At his Facebook page, Bob Higgs serves up this excellent piece of straight talk about the economic reality that renders minimum wages harmful to the workers whom they are ostensibly meant to help:

Employers pay nearly all their employees more than the legal minimum wage, most of them much more, yet no one ever credits the employers with generosity or a laudable sense of social justice for doing so, nor should they. How much an employee needs in order to maintain a certain level of living is irrelevant to an employer’s decisions about hiring or the terms of employment he offers. If an employee can add more to the firm’s revenue than the cost of employing him, he will be hired. If the law requires that an employee must be paid more than the addition he can make to a firm’s revenue, he will not be hired. Hardly anything in the entire corpus of economics is simpler or more obvious, yet many — perhaps most — people either ignore it or dismiss it out of hand.

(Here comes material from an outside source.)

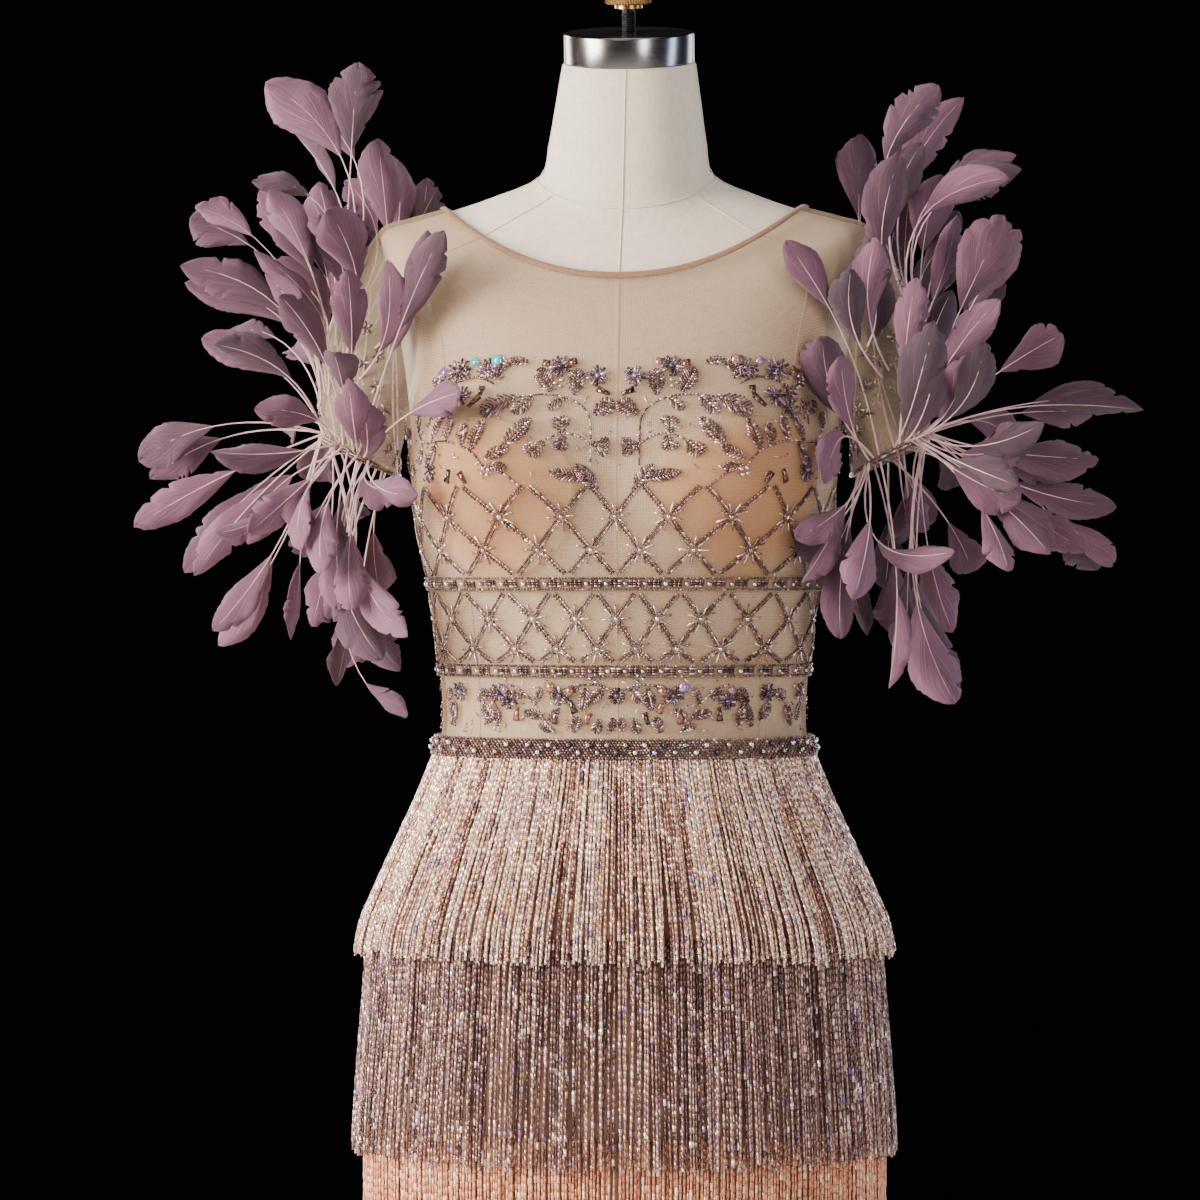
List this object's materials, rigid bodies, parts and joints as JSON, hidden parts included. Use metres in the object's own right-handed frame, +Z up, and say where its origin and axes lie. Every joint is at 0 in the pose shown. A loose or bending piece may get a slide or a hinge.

And here’s yet more insight from Bob Higgs.

Bretigne Shaffer writes wisely about the Catholic high-school kid’s recent encounter with a native American.

Neal McCluskey explains that school choice is, above all, about liberty.

And, as detailed by Nick Gillespie, school choice also promotes better schooling.

David Bier is rightly unimpressed with Trump’s new border-wall offer.

In the Wall Street Journal, the writer Stephen Miller corrects an anonymous New Yorker reviewer for mindlessly repeating the trope that capitalism “ravages.”

Identity politics is devouring itself.”